David continues to keep me on this roller coaster of “we might try again” and “I don’t know.”  He will be super sweet then speak to me like he is my dad.  You know that hateful tone with words that make you feel useless and stupid.  I know he is ten years older than me, and he has disabilities, but I just don’t want to be in a relationship with someone who talks to me like I am a child.  I don’t like the name-calling, cursing, or getting yelled at, so I believe we will just remain friends.  David is a good man, and I will never take away from him the years he worked and cared for the children.

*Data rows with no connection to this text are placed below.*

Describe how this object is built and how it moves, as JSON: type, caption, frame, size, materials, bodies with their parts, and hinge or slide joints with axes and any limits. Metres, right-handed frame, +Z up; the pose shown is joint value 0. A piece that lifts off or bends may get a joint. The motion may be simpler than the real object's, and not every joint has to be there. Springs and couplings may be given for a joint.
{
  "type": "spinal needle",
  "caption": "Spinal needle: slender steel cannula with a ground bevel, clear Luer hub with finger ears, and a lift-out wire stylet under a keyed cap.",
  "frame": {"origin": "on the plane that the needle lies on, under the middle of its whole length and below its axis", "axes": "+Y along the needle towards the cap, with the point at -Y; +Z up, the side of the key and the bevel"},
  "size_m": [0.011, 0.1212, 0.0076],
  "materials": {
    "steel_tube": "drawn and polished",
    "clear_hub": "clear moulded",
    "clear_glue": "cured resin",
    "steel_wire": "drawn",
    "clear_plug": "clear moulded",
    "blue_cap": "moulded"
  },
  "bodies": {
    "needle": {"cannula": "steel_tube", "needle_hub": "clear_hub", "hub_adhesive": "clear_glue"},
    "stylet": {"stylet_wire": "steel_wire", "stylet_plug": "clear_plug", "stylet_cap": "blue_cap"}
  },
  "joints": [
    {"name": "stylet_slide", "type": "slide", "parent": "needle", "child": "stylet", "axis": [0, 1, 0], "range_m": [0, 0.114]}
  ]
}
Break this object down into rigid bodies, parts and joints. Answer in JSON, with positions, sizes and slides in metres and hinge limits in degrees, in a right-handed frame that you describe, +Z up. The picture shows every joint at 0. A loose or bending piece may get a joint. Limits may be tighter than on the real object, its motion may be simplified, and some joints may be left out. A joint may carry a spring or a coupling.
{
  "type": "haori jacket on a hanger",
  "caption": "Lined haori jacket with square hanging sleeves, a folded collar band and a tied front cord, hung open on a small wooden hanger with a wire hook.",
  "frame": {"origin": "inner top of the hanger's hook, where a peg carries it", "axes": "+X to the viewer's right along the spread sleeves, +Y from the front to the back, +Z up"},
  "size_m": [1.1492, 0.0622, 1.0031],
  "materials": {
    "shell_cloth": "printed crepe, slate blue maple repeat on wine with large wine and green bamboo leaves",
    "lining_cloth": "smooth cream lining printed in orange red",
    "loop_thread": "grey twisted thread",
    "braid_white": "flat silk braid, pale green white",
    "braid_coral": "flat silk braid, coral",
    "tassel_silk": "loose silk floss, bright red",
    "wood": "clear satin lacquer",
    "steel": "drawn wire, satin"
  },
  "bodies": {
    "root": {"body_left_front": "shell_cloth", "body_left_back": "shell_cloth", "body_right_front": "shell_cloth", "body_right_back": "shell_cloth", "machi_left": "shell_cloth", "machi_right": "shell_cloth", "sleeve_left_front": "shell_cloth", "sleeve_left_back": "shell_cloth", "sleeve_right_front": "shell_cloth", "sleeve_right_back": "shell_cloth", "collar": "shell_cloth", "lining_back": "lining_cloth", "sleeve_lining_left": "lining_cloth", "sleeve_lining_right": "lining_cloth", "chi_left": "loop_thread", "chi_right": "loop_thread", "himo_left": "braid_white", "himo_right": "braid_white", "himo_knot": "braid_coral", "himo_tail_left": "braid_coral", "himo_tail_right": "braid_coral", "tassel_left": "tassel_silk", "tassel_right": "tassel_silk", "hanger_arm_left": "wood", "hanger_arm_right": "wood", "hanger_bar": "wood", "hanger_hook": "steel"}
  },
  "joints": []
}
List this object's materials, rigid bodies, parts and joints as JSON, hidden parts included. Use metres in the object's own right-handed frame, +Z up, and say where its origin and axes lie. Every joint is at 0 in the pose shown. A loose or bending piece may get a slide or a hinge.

If you read my book, then you know the bulk of our relationship, and I have forgiven so much and expected so little.  Over the years, David cooked many meals and cleaned when I was too sick to get out of bed.  He folded hundreds of loads of laundry.  He loves his children and grandchildren.  Our friendship is like no other, but when it comes to romance, we do not click.  When David thinks someone else wants me, he turns on the charm, but when he feels safe, things quickly turn ugly.

I do believe living the rest of my life single might just be the best idea!  Someone else actually purposed marriage to me the other night, and it excites me but terrified me.  I just don’t think I have it in me to plant any more seeds when it comes to men!  I want 1000 yellow daisies, and that just isn't in the cards for me.